Taipei, Feb. 22 (CNA) An anti-authoritarianism group on Monday decided to back out from a 228 Incident commemorative event after learning that former President Ma Ying-jeou of the Kuomintang (KMT) was invited to participate.

The Taiwan Nation Alliance (TNA), which was the co-organizer of this year's 228 Incident commemoration, made the announcement in a statement.

The event is scheduled to take place on the afternoon of Feb. 28.

TNA convener Wu Shu-min said in the statement that the group was coordinating the event's program with another co-organizer, the Taipei 228 Memorial Museum.

The Taipei 228 Memorial Museum suddenly informed TNA in mid-February, however, that Ma was going to give remarks during the event, which was met with strong opposition among TNA members, Wu said.

Wu said families of 228 Incident victims filed a case in court in 2010, demanding that Ma, who was Taiwan's president and KMT chairman at that time, to apologize on behalf of his party, but Ma refused to do so.

"This showed that Ma and the KMT have no remorse for the incident," he said.

The 228 Incident refers to the violent crackdown of anti-government protests from late-February to mid-May 1947 in Taiwan.

It started with a raid on a vendor selling smuggled cigarettes on Feb. 27, which led to the death of a bystander and triggered an islandwide uprising the next day after government guards fired indiscriminately at an angry crowd in front of a government office.

An estimated 5,000-28,000 victims were believed killed during the ensuing crackdown by the then-Kuomintang government.

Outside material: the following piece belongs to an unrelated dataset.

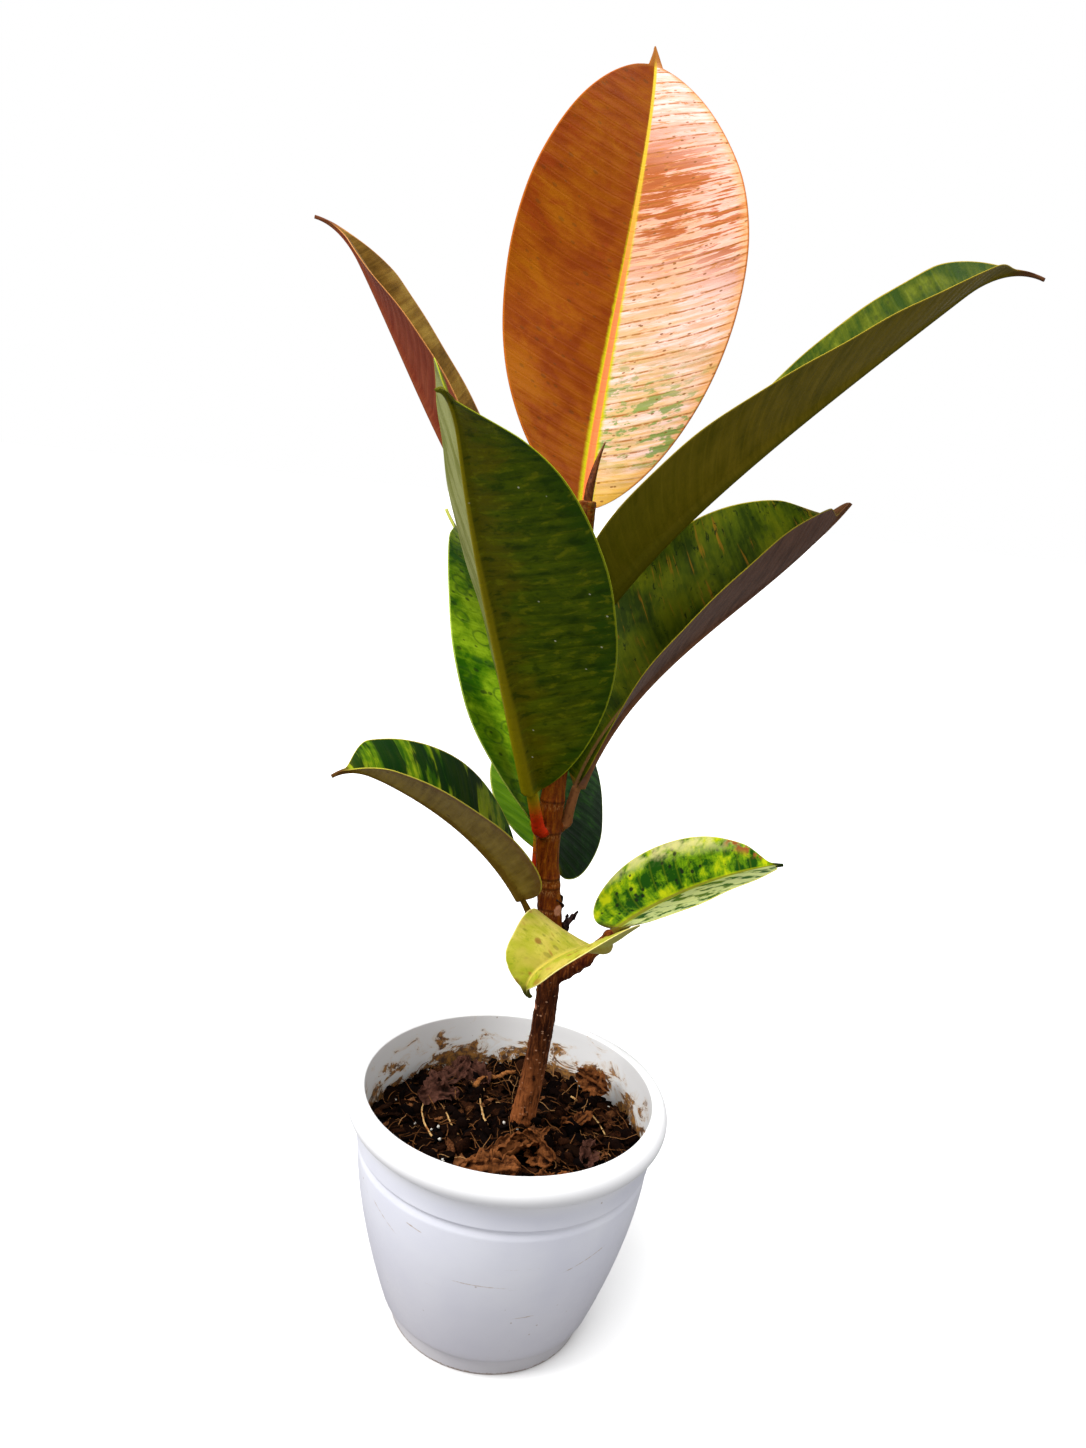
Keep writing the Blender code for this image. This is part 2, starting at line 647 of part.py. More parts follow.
def build():
    clear_scene()
    parts = new_collection("potted_rubber_plant")
    cutters = new_collection("cutters")
    make_pot(parts, cutters)
    soil = make_soil(parts, cutters)
    make_stem(parts)
    make_leaves(parts)
    make_bud(parts)
    make_stipules(parts)
    for litter in DEAD_LEAVES:
        make_dead_leaf(litter, parts, soil)
    for straw in STRAWS:
        make_straw(straw, parts, soil)


build()
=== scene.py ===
"""How the potted rubber plant looks: leaves, bark, soil, litter and a moulded white pot."""

from collections import namedtuple
from math import cos, degrees, hypot, pi, radians, sin

import bmesh
import bpy
import numpy as np
from mathutils import Matrix, Vector, noise


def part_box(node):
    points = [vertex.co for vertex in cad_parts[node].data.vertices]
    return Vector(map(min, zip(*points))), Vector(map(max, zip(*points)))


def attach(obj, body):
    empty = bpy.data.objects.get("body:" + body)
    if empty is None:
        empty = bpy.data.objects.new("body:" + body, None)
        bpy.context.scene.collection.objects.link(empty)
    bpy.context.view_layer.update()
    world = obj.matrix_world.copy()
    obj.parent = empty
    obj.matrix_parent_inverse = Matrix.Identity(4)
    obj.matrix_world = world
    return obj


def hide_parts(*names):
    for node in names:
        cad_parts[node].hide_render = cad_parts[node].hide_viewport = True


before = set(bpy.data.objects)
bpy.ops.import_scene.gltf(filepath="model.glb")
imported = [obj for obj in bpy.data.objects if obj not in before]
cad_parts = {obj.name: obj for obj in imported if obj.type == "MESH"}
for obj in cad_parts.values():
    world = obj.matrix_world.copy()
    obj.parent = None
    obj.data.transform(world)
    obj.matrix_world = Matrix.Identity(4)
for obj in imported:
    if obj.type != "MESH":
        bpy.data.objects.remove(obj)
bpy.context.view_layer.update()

MM = 0.001

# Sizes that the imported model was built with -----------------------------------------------

POT_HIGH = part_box("pot")[1]
POT_HEIGHT = POT_HIGH[2]
RIM_RADIUS = POT_HIGH[0]
BASE_RADIUS = 32.5 * MM
FOOT_HEIGHT = 6.6 * MM
FOOT_FLARE = 0.6 * MM
CREASE_RADIUS = 35.8 * MM
CREASE_HEIGHT = 8.0 * MM
GROOVE_RADIUS = 47.9 * MM
GROOVE_HEIGHT = 63.4 * MM
GROOVE_DEPTH = 0.5 * MM
BOWL_FULLNESS = 1.6
RIM_HALF_DEPTH = 3.6 * MM
RIM_HALF_HEIGHT = 4.7 * MM
POT_WALL = 1.3 * MM
POT_FLOOR = 2.0 * MM
DRAIN_COUNT = 6
DRAIN_RADIUS = 2.6 * MM
DRAIN_CIRCLE = 22.0 * MM

SOIL_LEVEL = 64.0 * MM
SOIL_MOUND = 4.5 * MM
MOUND_SPREAD = 13.0 * MM
SOIL_RELIEF = 0.9 * MM

STEM_X = 5.0 * MM
STEM_Y = 2.0 * MM
STEM_TOP = 272.0 * MM
STEM_ROOT = 12.0 * MM
STEM_BOW = 4.5 * MM
STEM_RADIUS = 3.6 * MM
STEM_FLARE = 1.1 * MM
STEM_TAPER = 1.0 * MM
STEM_BEND_HEIGHT = 122.0 * MM
SPUR_HEIGHT = 121.0 * MM
SPUR_REACH = 17.0 * MM
SPUR_RISE = 18.0 * MM
SPUR_RADIUS = 1.9 * MM
BUD_HEIGHT = 18.0 * MM
BUD_RADIUS = 1.35 * MM
BUD_LEAN = 0.17
BUD_RINGS, BUD_SIDES = 48, 22
STIPULE_HEIGHTS = (138.0 * MM, 146.0 * MM)
STIPULE_LENGTH = 9.0 * MM
STIPULE_WIDTH = 3.4 * MM
TIP_RADIUS = 0.55 * MM
GAP = 0.3 * MM                   # between pieces that touch
DRIP_SHARE = 0.06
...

The government would impose martial law two years later in 1949 after the KMT lost the Chinese Civil War and retreated to Taiwan, and would maintain it for nearly four decades, making it a symbol of authoritarianism in Taiwan.

Taipei Deputy Mayor Tsai Ping-kun later clarified that the Taipei City government is the organizer of the commemorative event, while the TNA and the Taipei 228 Memorial Museum are co-organizers.

He said the city accepted proposals from both the TNA and the Taipei 228 Memorial Museum to invite Vice President Lai Ching-te and Ma, respectively.

Ma attended the 228 Incident commemorative event each year during his time as president and had apologized to the incident's victims and their families on behalf of the government, Tsai said.

Lai is a member of the ruling-Democratic Progressive Party and supportive of Taiwan independence, in line with the TNA's ideology.

According to the city, the event will start with two representatives of victims' families giving their remarks, followed by comments by Lai, Ma, and Taipei Mayor Ko Wen-je.

After that, the five speakers will place flowers in memory of the victims.

Vicky Chen, a spokesperson for the city government, said the city had coordinated the ceremony with the two co-organizers and got their consensus regarding the guest list.

Chen said it was regrettable that the TNA has backed out from the event, but she said the city will remain in contact with the group and hoped it will reverse its decision.